The group was asked to respond to the questions, “what are you doing to assure future groundwater supplies and what can the California Economic Summit do to help?” Responses to the first question were diverse and inspiring. Responses to the second question were unanimous, flood control and irrigation districts need to be at the table.

A year later in 2017, Humiston hosted a second symposium which added leaders of forward-thinking flood control and irrigation districts to the original group.  Again, we asked, “what are you doing and how can we assist you in bringing your innovations to scale?” By that time the Sustainable Groundwater Management Act had been signed into law and these issues had become even more relevant.

At additional symposiums held the following two years, the need to add more partners and focus on multi-benefit groundwater recharge projects became increasingly apparent. The Symposium invitation list grew to include environmentalists, growers, developers, and more.

Also of key importance, researchers at Stanford and UC Davis had begun locating primary aquifers, assessing their holding capacity, and piloting the use of a geophysical electromagnetic method to identify exact locations for maximum groundwater recharge where water can seep through sandy soil, avoid clay layers, and travel rapidly to the deepest aquifer.

Group recommendations at the fall 2019 Symposium further crystallized the path forward: “We need to form partnerships for multipurpose groundwater recharge projects and identify and preserve prime groundwater recharge sites in both urban and rural areas.” They agreed that the state should create incentives for these actions.

Change happens slowly but, in this case, it appears the work of the California Economic Summit may have created a tipping point. A mere five years later, symposium recommendations are now being implemented by the state:

— In 2020, the state began a program that takes the California Economic Summit Symposiums to a new level by adding multiple participants to the original list and increasing the frequency of meetings. Labeled “FloodMAR,” this Department of Water Resources managed aquifer recharge program is facilitating partnerships through regular meetings on Zoom to share information and model projects, identify possible policy actions and more.

— Also in 2021, the Department of Water Resources began surveying the San Joaquin Valley using an airborne geophysical method that, at a coarse resolution, could help locate prime sites for recharge where water can flow directly to the aquifer. They are currently surveying 15 million acres located in 100 basins.

— Governor Gavin Newsom recently appointed Paul Gosselin as Deputy Director of the Department of Water Resources. As the former chief of Butte County Water and Conservation, Gosselin broke new ground by working with the Director of the County Development Services Department to identify and preserve important groundwater recharge sites in the Butte County general plan. This cutting-edge partnership between a water manager and a county planner remains an important model.

— In September 2021, the governor signed a budget that includes $60 million for an initiative to pinpoint superior recharge sites through the use of geophysical site assessments across the critically overdrafted San Joaquin Valley and direct floodwater to these sites via the reconnection of rivers and flood plains. California Economic Summit participants Julie Rentner, president of River Partners, and Rosemary Knight from Stanford are piloting work on the ground in Fresno (in collaboration with many stakeholders and agencies) demonstrating the power of this near-term investment.

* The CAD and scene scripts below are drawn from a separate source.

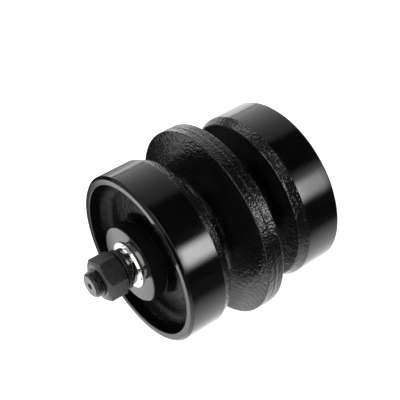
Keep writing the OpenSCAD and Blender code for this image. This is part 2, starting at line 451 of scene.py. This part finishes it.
def both_ends(points):
    """A right-hand outline and its mirror image, as one outline.

    A finish belongs to the stretch after a point, so the mirrored finishes move one place."""
    back = []
    for i in range(len(points) - 1, -1, -1):
        r, y, corner, _ = points[i]
        finish = points[i - 1][3] if i else points[0][3]
        back.append((r, -y, corner, finish))
    return points + back


def fine_rows(rows, spacing):
    """Adds rows to a closed outline, so that no stretch is longer than its finish's spacing."""
    out = []
    for i, (r0, y0, finish) in enumerate(rows):
        r1, y1, _ = rows[(i + 1) % len(rows)]
        length = math.hypot(r1 - r0, y1 - y0)
        parts = max(1, math.ceil(length / spacing[finish]))
        for k in range(parts):
            t = k / parts
            out.append((r0 + (r1 - r0) * t, y0 + (y1 - y0) * t, finish))
    return out


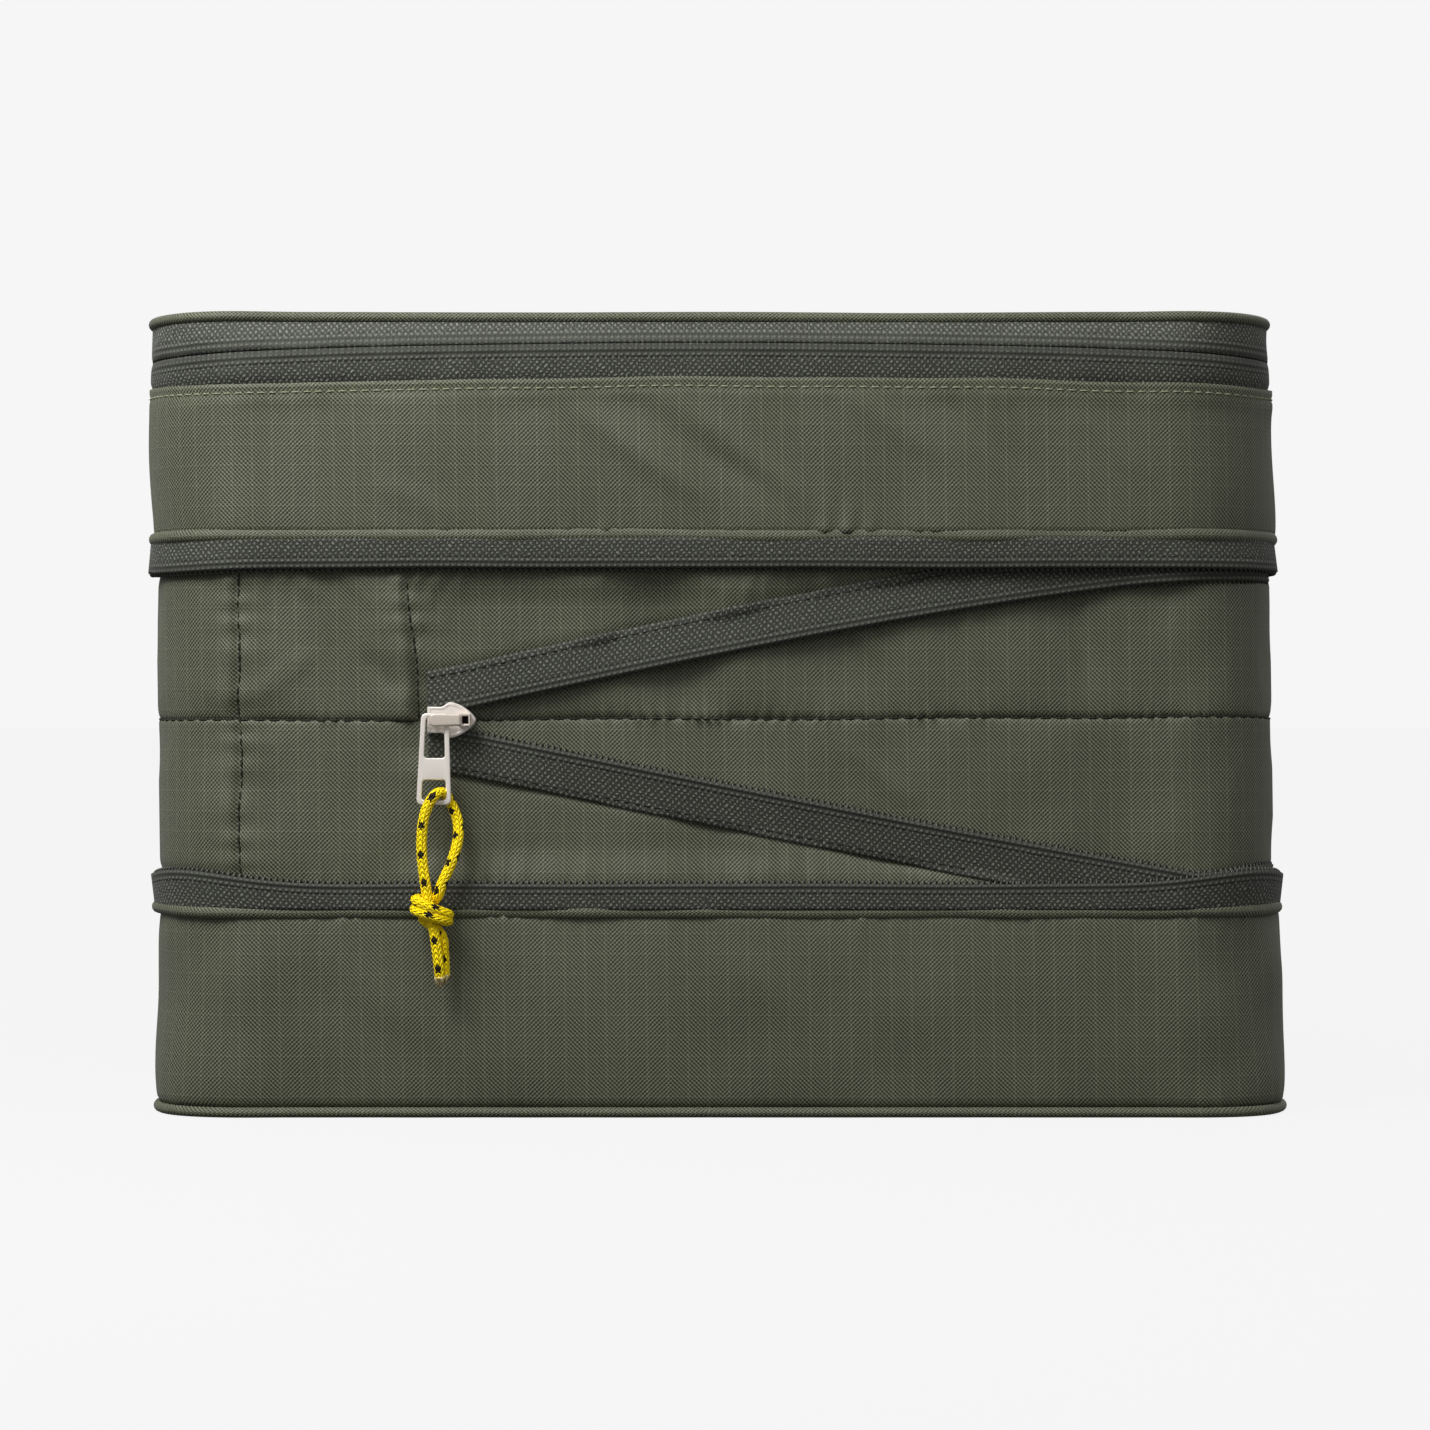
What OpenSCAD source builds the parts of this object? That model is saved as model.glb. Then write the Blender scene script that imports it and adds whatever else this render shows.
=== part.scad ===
// Expandable compression packing cube, standing on its base, fully expanded.
// Millimetres. Origin: middle of the base's underside. +Z up, -Y is the front short side.
// "Inset" is a distance inward from the wall's outer face; a negative inset stands proud.

/* [Body] */
// Width across the short side
body_w = 288; // [260:4:320]
// Depth along the long side
body_d = 388; // [340:4:420]
// Radius of the upright corners
corner_r = 30; // [26:1:40]
// Height of the bottom piping
piping_h = 2.5; // [2:0.5:4]
// Height of the lower wall above the piping
lower_wall_h = 47.5; // [40:0.5:60]
// Height of the folded welt above and below the expansion gusset
welt_h = 3; // [2:0.5:4]
// Height of the upper wall
upper_wall_h = 37; // [30:0.5:50]
// Height of the lid's piping
rim_h = 2.75; // [2:0.25:4]

/* [Zips] */
// Height of the expansion gusset between its two welts
gusset_h = 91.25; // [80:0.25:100]
// Width of one half of a zip's tape
half_tape = 11.75; // [11:0.25:13]
// Width of one coil of teeth
coil_w = 2.4; // [2:0.1:2.6]
// Gap between two facing coils, where the slider's blade runs
coil_gap = 1.2; // [1.1:0.1:1.5]
// Height of the main zip band under the lid
main_zip_h = 15; // [14:0.5:18]
// Width of the cloth hinge at the rear, between the main zip's two ends
hinge_w = 224; // [180:4:224]
// Parking place of the compression slider, along the front
slider_x = -66; // [-80:1:-50]

/* [Sliders] */
// Length of a slider
slider_len = 12; // [11:0.5:13]
// Width of a slider
slider_w = 9; // [8:0.5:9.5]
// Distance of the parked main sliders from the middle of the right side
main_park = 8; // [8:1:20]
// Drop of a pull tab from its pivot
tab_drop = 21.25; // [18:0.25:24]
// Outward lean of a pull tab in degrees
tab_lean = 3; // [2:0.5:4]

/* [Cord] */
// Diameter of the pull cord
cord_d = 2.7; // [2:0.1:3]

/* [Hidden] */
$fn = 96;

// Colours
olive = [0.27, 0.28, 0.21];
binding_colour = [0.16, 0.17, 0.14];
tape_colour = [0.24, 0.25, 0.22];
coil_colour = [0.10, 0.11, 0.10];
nickel = [0.80, 0.77, 0.72];
crown_colour = [0.62, 0.60, 0.56];
cord_colour = [0.90, 0.78, 0.05];

// Heights of the seams, from the base upward
z_lower_seam = piping_h + lower_wall_h;
z_gusset_0 = z_lower_seam + welt_h;
z_gusset_1 = z_gusset_0 + gusset_h;
z_upper_seam = z_gusset_1 + welt_h;
z_hem = z_upper_seam + upper_wall_h;
z_rim = z_hem + main_zip_h;
z_top = z_rim + rim_h;

// Cloth and zip layers, as insets
cloth_t = 1.2;
welt_proud = 0.5;
piping_proud = 0.3;
binding_t = 1;
binding_h = 6;
tape_in = 0.3;
tape_t = 0.7;
coil_t = 1.3;
coil_in = tape_in + tape_t;
spiral_shift = 2.3;
gusset_side_in = 2.8;
gusset_front_in = 6.2;
gusset_t = 1;
body_clear = 0.3;

// Compression zip: the level ring stretches, then the spiral lead-in on the front
ring_tape_lower_h = 6;
ring_tape_upper_h = 7.25;
z_coil_lower = z_gusset_0 + ring_tape_lower_h - coil_w;
z_coil_upper = z_gusset_1 - ring_tape_upper_h;
z_slider = 99.5;
z_centre_seam = 100;
insert_x0 = -120;
insert_x1 = -73;
spiral_x0 = -72;
spiral_x1 = 112;
spiral_mouth_x = slider_x + slider_len / 2;
mouth_half_gap = 2.4;
spiral_rise = 34;
spiral_drop = 35;
rise_run = 200;
drop_run = 180;

// Main zip: two tapes that meet at its middle line
z_main = z_hem + 8.75;

// Slider layers in its own frame: X along the zip, -Y outward
outer_plate_t = 1.3;
slot_t = 2.8;
inner_plate_t = 1;
blade_t = 0.5;
slot_in = -0.1;
crown_w = 3;
crown_bar_t = 1;
crown_x0 = -5;
crown_x1 = 3;
rear_post = 1.5;
front_post = 1.2;
crown_open = 3.4;
pivot_x = -4.2;
tab_t = 1;
tab_y = -outer_plate_t - crown_open + 0.9;
tab_top = 3;
tab_bar = 1;

// Route of the cord's loop, from the knot through the tab's lower window and back:
// X and Z from the pivot, Y as an inset of the front
cord_route = [
    [-1.8, -5.6, -43.5], [-2.6, -5.5, -39.5], [-3.5, -5.3, -33.5], [-3.5, -5.1, -27],
    [-2.2, -4.9, -22.2], [0, -4.6, -19.2], [1.6, -2.9, -18.1], [3.2, -1.2, -19.2],
    [4.7, -0.9, -22], [6.1, -1.4, -25.5], [6.4, -3, -30], [5, -4.6, -35.5], [2.2, -5.5, -41], [1.4, -5.6, -43.5]
];
cord_sides = 8;
cord_steps = 2;
knot_w = 11.5;
knot_h = 8.25;
knot_t = 6.4;
tail_len = 14.5;
tail_x = [-1.8, 1.1];

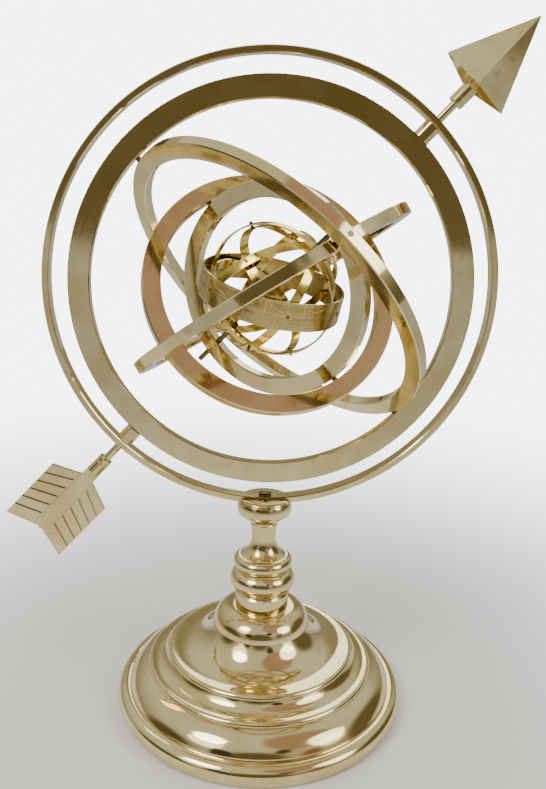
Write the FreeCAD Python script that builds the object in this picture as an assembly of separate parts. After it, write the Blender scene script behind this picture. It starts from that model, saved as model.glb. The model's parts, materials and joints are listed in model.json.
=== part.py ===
"""Armillary sphere with an arrow: a spun brass stand, a fixed outer ring, an arrow ring
that turns on the arrow's own shafts, four nested gimbal rings and a globe of thin hoops.

Millimetres, +Z up, origin at the centre of the felt's underside. The outer ring lies in
the XZ plane, and the arrow points up towards +X.
"""
import FreeCAD, Part
import math
import os

V = FreeCAD.Vector

# ---- driving dimensions -------------------------------------------------------------
CENTRE_HEIGHT = 232.8       # common centre of all the rings
CENTRE = V(0, 0, CENTRE_HEIGHT)
RUNNING_GAP = 0.05          # radial clearance of every turning pin or shaft
RING_THICKNESS = 5.9        # of every gimbal ring, along its own axis
RING_BEVEL = 0.5            # broken edges of the rings

OUTER_RING_RADIUS = 115.0
OUTER_RING_WIDTH = 3.5      # the outer ring is a strip: thin radially, deep along Y
OUTER_RING_DEPTH = 8.0

ARROW_ANGLE = 47.2          # slope of the arrow above the XY plane
SHAFT_RADIUS = 2.05
PIN_RADIUS = 1.4

# gimbal rings from the outside in: outer radius, radial width and how far each one is
# turned at rest about the pins that hold it in the ring before
RINGS = {
    "arrow_ring": (102.8, 11.1, -1.0),
    "great_ring": (89.7, 8.6, -60.6),
    "edge_ring": (79.0, 9.6, -73.4),
    "facing_ring": (65.7, 9.4, 78.6),
    "inner_ring": (54.8, 8.8, 58.7),
}

BASE_WALL = 1.6
BASE_RADIUS = 80.5
FELT_THICKNESS = 1.5
FELT_RADIUS = 76.0
BALLAST_THICKNESS = 6.0
BALLAST_RADIUS = 77.1
ROD_RADIUS = 3.0
ROD_ENTRY = 4.5             # of the tie rod into the ring cup

HOOP_THICKNESS = 0.8
HOOP_WIDTH = 4.6
HOOP_STEP = 0.9             # each layer of hoops lies this much inside the one before
BAND_RADIUS = 36.5
BAND_WIDTH = 14.0
BAND_TILT = 33.3            # of the zodiac band's axis from the globe's pins
BAND_TWIST = 92.9           # which way that tilt leans, about the pins
RIVET_RADIUS = 0.8
SPIGOT_RADIUS = 0.9         # turned-down ends of the globe pins, inside the sleeves
SLEEVE_RADIUS = 1.5
GLOBE_PIN_OVERHANG = 9.5    # one globe pin stands out of the inner ring by this much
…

— Another $200 million has been allocated in the 2022/23 budget to additional multi-benefit projects for recharge and flood protection.

Thanks in part to the California Economic Summit’s early work bringing diverse, cutting-edge leaders together, Californians now have a realistic path to a future where water from rapid snow melt and atmospheric rivers will no longer be completely lost to destructive floods. Instead, this vital resource will be captured in underground aquifers and stored for future use. This represents a major, highly cost-effective contribution to water resiliency in our state.